> Task objective: Copy exactly the block of lines between the one containing "tail_x = return_face_x" and the one containing "from typing import Any, ClassVar", inclusive.

> Available data:

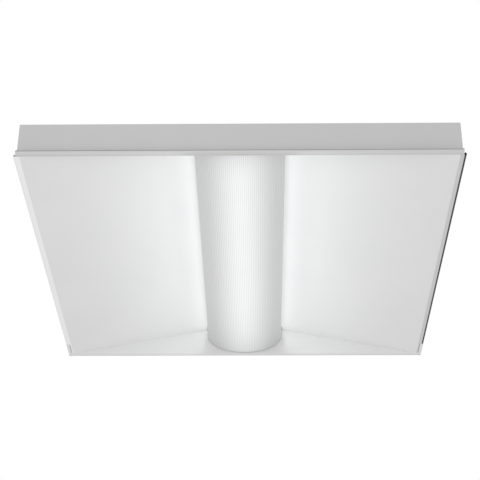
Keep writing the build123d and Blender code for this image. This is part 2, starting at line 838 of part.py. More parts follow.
access_screw_points = [(0, box_mid_y - tab_y), (0, box_mid_y + tab_y)]
knockout_points = [(s * knockout_spacing / 2, box_mid_y) for s in (-1, 1)]
with BuildPart() as access_plate:
    with BuildSketch(Plane.XY.offset(wireway_top - sheet)):
        with Locations((0, box_mid_y)):
            RectangleRounded(wireway_width, wiring_box_length, plate_edge)
        with Locations(*knockout_points):
            Circle(knockout_radius, mode=Mode.SUBTRACT)
        with Locations(*access_screw_points):
            RegularPolygon(small_screw_radius + small_screw_fit, screw_sides, mode=Mode.SUBTRACT)
    extrude(amount=sheet)
keep(access_plate, "access_plate")

with BuildPart() as knockout_slug:
    with BuildSketch(Plane.XY.offset(wireway_top - sheet)):
        with Locations(knockout_points[-1]):
            Circle(knockout_radius - slug_fit)
    extrude(amount=sheet)
keep(knockout_slug, "knockout_slug")

with BuildPart() as box_grommet:
    with BuildSketch(facing_front(box_front_y)):
        with Locations((input_x, wire_z)):
            RegularPolygon(grommet_radius + grommet_wall + grommet_rim, grommet_sides)
            RegularPolygon(grommet_radius, grommet_sides, mode=Mode.SUBTRACT)
    extrude(amount=grommet_rim)
    with BuildSketch(facing_front(box_front_y + sheet + grommet_rim)):
        with Locations((input_x, wire_z)):
            RegularPolygon(grommet_radius + grommet_wall, grommet_sides)
            RegularPolygon(grommet_radius, grommet_sides, mode=Mode.SUBTRACT)
    extrude(amount=sheet + grommet_rim)
keep(box_grommet, "box_grommet")

wire_names = ("line_wire", "neutral_wire", "ground_wire")
wire_bend_ys = [terminal_end_y + share * (box_front_y - terminal_end_y) for share in wire_run_shares]
for name, wire_x, dip in zip(wire_names, mains_wire_xs, wire_dips):
    wire_points = [
        (wire_x, terminal_end_y, wire_z),
        (wire_x, wire_bend_ys[0], wire_z),
        (wire_x, wire_bend_ys[1], wire_z + dip * mains_wire_sag),
        (wire_x, wire_bend_ys[2], wire_z),
        (wire_x, disconnect_y, wire_z),
    ]
    keep(build_wire(wire_points, mains_wire_radius, easy_radii(wire_points)), name)

with BuildPart() as disconnect_plug:
    with BuildSketch(facing_front(disconnect_end_y)):
        with Locations((input_x, wire_z)):
            RectangleRounded(disconnect_width, disconnect_height, disconnect_edge)
    extrude(amount=disconnect_length)
keep(disconnect_plug, "disconnect_plug")

with BuildPart() as disconnect_socket:
    with BuildSketch(facing_front(disconnect_end_y + disconnect_length)):
        with Locations((input_x, wire_z)):
            RectangleRounded(
                disconnect_width - 2 * disconnect_step,
                disconnect_height - 2 * disconnect_step,
                disconnect_edge,
            )
    extrude(amount=disconnect_length)
    with BuildSketch(facing_front(disconnect_end_y + disconnect_length)):
        with Locations(*[(x, wire_z) for x in mains_wire_xs]):
            RegularPolygon(mains_wire_radius, wire_sides)
    extrude(amount=socket_port_depth, mode=Mode.SUBTRACT)
keep(disconnect_socket, "disconnect_socket")

# -------------------------------------------------------------- fasteners


def build_hex_screws(points, seat_z, tip_z):
    """Hex screws whose heads stand on seat_z, with tips at tip_z."""
    with BuildPart() as screws:
        with BuildSketch(Plane.XY.offset(tip_z)):
            with Locations(*points):
                RegularPolygon(screw_radius, screw_sides)
        extrude(amount=seat_z - tip_z)
        with BuildSketch(Plane.XY.offset(seat_z)):
            with Locations(*points):
                RegularPolygon(hex_head_radius, 6)
        extrude(amount=hex_head_height)
    return screws


def build_small_screws(points, seat_z, tip_z):
    """Pan-head screws whose heads bear on seat_z, pointing towards tip_z."""
    upwards = 1 if seat_z > tip_z else -1
    with BuildPart() as screws:
        with BuildSketch(Plane.XY.offset(tip_z)):
            with Locations(*points):
                RegularPolygon(small_screw_radius, screw_sides)
        extrude(amount=seat_z - tip_z)
        with BuildSketch(Plane.XY.offset(seat_z)):
            with Locations(*points):
                RegularPolygon(small_head_radius, screw_sides)
        extrude(amount=upwards * small_head_height, taper=small_head_taper)
    return screws


screw_tip_z = tray_under - screw_tip
keep(build_hex_screws(wing_screw_points, tray_top + sheet, screw_tip_z), "wing_screws")
keep(build_hex_screws(end_screw_points, end_height, screw_tip_z), "end_plate_screws")
keep(build_hex_screws(box_screw_points, tray_top + sheet, screw_tip_z), "wiring_box_screws")
keep(build_hex_screws([(ground_screw_x, ground_screw_y)], tray_top, tray_under), "ground_screw")
keep(build_small_screws(driver_screw_points, tray_top + driver_plate, tray_under), "driver_screws")
keep(build_small_screws(board_screw_points, board_under, tray_top), "board_screws")
access_tip_z = wireway_top - small_screw_length
keep(build_small_screws(access_screw_points, wireway_top, access_tip_z), "access_plate_screws")

# ------------------------------------------------------------- grid clips

clip_inner_x = return_face_x + grid_clip_gap


def build_grid_clip(x_sign, y_sign):
    """One swing-out clip, stowed: its arm hangs from the pivot and hooks inwards."""
    arm_half = grid_clip_width / 2
    far = grid_clip_z - grid_clip_reach
    with BuildPart() as clip:
        with BuildSketch(Plane.YZ.offset(x_sign * clip_inner_x)) as outline:
            with Locations((y_sign * grid_clip_y, grid_clip_z)):
                Circle(arm_half)
            with BuildLine():
                Polyline(
                    (y_sign * (grid_clip_y + arm_half), grid_clip_z),
                    (y_sign * (grid_clip_y + arm_half), far),
                    (y_sign * (grid_clip_y - arm_half - grid_clip_hook_drop), far),
                    (y_sign * (grid_clip_y - arm_half - grid_clip_hook_drop), far + grid_clip_hook),
                    (y_sign * (grid_clip_y - arm_half), far + grid_clip_hook),
                    (y_sign * (grid_clip_y - arm_half), grid_clip_z),
                    close=True,
                )
            make_face()
            chamfer(outline.vertices().group_by(Axis.Z)[0], length=grid_clip_edge)
            with Locations((y_sign * grid_clip_y, grid_clip_z)):
                Circle(rivet_radius + rivet_fit, mode=Mode.SUBTRACT)
        extrude(amount=x_sign * sheet)
    return clip


for x_name, x_sign in (("left", -1), ("right", 1)):
    for y_name, y_sign in (("front", -1), ("rear", 1)):
        keep(build_grid_clip(x_sign, y_sign), f"grid_clip_{y_name}_{x_name}")

with BuildPart() as grid_clip_rivets:
    head_x = clip_inner_x + sheet + rivet_seat_gap
    tail_x = return_face_x - sheet - rivet_tail_height
    for x_sign in (-1, 1):
        for y_sign in (-1, 1):
            with BuildSketch(Plane.YZ.offset(x_sign * tail_x)):
                with Locations((y_sign * grid_clip_y, grid_clip_z)):
                    RegularPolygon(rivet_tail_radius, screw_sides)
            extrude(amount=x_sign * rivet_tail_height)
            with BuildSketch(Plane.YZ.offset(x_sign * tail_x)):
                with Locations((y_sign * grid_clip_y, grid_clip_z)):
                    Circle(rivet_radius)
            extrude(amount=x_sign * (head_x - tail_x))
            with BuildSketch(Plane.YZ.offset(x_sign * head_x)):
                with Locations((y_sign * grid_clip_y, grid_clip_z)):
                    RegularPolygon(rivet_head_radius, screw_sides)
            extrude(amount=x_sign * rivet_head_height)
keep(grid_clip_rivets, "grid_clip_rivets")
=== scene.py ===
"""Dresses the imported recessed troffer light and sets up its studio.

The sheet-metal housing, the driver, the hinge and the clips keep their CAD
solids and get procedural finishes. The ribbed diffuser, its caps, the latch,
screws, rivets, leads, bushings, LED packages, terminals and the disconnect are
modelled here and stand for their plain solids. Everything is in metres in the
CAD frame: +X across the wings, +Y along the diffuser, +Z up into the ceiling,
and Z = 0 at the flange's underside.
"""

import logging
import math
from dataclasses import dataclass, field
from enum import Enum
from functools import partialmethod
from typing import Any, ClassVar

import bpy
import numpy as np
from mathutils import Matrix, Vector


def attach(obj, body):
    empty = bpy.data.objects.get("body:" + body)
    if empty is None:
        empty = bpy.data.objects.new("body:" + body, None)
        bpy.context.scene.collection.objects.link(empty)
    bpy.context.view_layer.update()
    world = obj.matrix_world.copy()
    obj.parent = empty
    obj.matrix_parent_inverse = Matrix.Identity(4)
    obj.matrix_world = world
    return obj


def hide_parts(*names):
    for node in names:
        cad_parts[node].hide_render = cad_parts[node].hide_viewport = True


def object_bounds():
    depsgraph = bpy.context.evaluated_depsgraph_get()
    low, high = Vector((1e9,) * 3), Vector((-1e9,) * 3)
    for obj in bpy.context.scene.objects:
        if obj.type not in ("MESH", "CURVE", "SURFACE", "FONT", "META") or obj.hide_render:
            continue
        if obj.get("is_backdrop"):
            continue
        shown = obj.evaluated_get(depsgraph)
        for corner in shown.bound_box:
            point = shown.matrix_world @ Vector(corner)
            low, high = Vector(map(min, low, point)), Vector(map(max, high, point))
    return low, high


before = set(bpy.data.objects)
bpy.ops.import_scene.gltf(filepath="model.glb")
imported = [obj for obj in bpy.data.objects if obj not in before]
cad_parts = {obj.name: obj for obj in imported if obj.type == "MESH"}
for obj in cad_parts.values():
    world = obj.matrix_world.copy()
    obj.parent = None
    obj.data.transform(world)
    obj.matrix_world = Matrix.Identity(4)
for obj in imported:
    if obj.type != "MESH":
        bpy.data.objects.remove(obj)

Colour = tuple[float, float, float]
Point = tuple[float, float, float]

LED_WHITE: Colour = (0.955, 0.975, 1.0)  # the cool light of the LEDs
UPSIDE_DOWN = np.diag((1.0, -1.0, -1.0))
BOTH = (-1, 1)  # signs of the two sides or ends
FOUR = tuple((s, t) for s in BOTH for t in BOTH)

log = logging.getLogger("troffer")


def millimetres(*values: float) -> tuple[float, ...]:
    """The values, given in millimetres, in metres."""
    return tuple(value / 1000 for value in values)


def at_corners(stem: str) -> tuple[str, ...]:
    """The four nodes of that stem, one at each corner of the light."""
    return tuple(f"{stem}_{end}_{side}" for end in ("front", "rear") for side in ("left", "right"))


def circle(points: int) -> np.ndarray:
    """The angles of evenly spaced points round a circle."""
    return np.linspace(0, 2 * math.pi, points, endpoint=False)


# ---- shader language


class Signal:
    """A shader socket in arithmetic: each operator adds its Math node."""

    def __init__(self, paint: "Paint", socket: bpy.types.NodeSocket) -> None:
        """Wraps one output socket of the paint's node tree."""
        self.paint = paint
        self.socket = socket

    def through(self, operation: str, other: Any = None, **settings: Any) -> "Signal":
        """This signal, and another where two are needed, sent through a Math node."""
        pair = {0: self, 1: other}
        return self.paint.add("ShaderNodeMath", pair, operation=operation, **settings)

    __add__ = __radd__ = partialmethod(through, "ADD")
    __sub__ = partialmethod(through, "SUBTRACT")
    __mul__ = __rmul__ = partialmethod(through, "MULTIPLY")
    __truediv__ = partialmethod(through, "DIVIDE")
    __pow__ = partialmethod(through, "POWER")
    __abs__ = partialmethod(through, "ABSOLUTE")

    def __rsub__(self, other: Any) -> "Signal":
        """Another value less this signal."""
        return self.paint.add("ShaderNodeMath", {0: other, 1: self}, operation="SUBTRACT")

    def clamped(self) -> "Signal":
        """This signal kept between 0 and 1."""
        return self.through("ADD", 0.0, use_clamp=True)

    def ramp(self, low: float, high: float, to_low: float = 0.0, to_high: float = 1.0) -> "Signal":
        """Eases from to_low to to_high as this signal crosses the band from low to high."""
        return self.paint.add(
            "ShaderNodeMapRange", {"Value": self, 1: low, 2: high, 3: to_low, 4: to_high},
            interpolation_type="SMOOTHSTEP",
        )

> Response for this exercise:
    tail_x = return_face_x - sheet - rivet_tail_height
    for x_sign in (-1, 1):
        for y_sign in (-1, 1):
            with BuildSketch(Plane.YZ.offset(x_sign * tail_x)):
                with Locations((y_sign * grid_clip_y, grid_clip_z)):
                    RegularPolygon(rivet_tail_radius, screw_sides)
            extrude(amount=x_sign * rivet_tail_height)
            with BuildSketch(Plane.YZ.offset(x_sign * tail_x)):
                with Locations((y_sign * grid_clip_y, grid_clip_z)):
                    Circle(rivet_radius)
            extrude(amount=x_sign * (head_x - tail_x))
            with BuildSketch(Plane.YZ.offset(x_sign * head_x)):
                with Locations((y_sign * grid_clip_y, grid_clip_z)):
                    RegularPolygon(rivet_head_radius, screw_sides)
            extrude(amount=x_sign * rivet_head_height)
keep(grid_clip_rivets, "grid_clip_rivets")
=== scene.py ===
"""Dresses the imported recessed troffer light and sets up its studio.

The sheet-metal housing, the driver, the hinge and the clips keep their CAD
solids and get procedural finishes. The ribbed diffuser, its caps, the latch,
screws, rivets, leads, bushings, LED packages, terminals and the disconnect are
modelled here and stand for their plain solids. Everything is in metres in the
CAD frame: +X across the wings, +Y along the diffuser, +Z up into the ceiling,
and Z = 0 at the flange's underside.
"""

import logging
import math
from dataclasses import dataclass, field
from enum import Enum
from functools import partialmethod
from typing import Any, ClassVar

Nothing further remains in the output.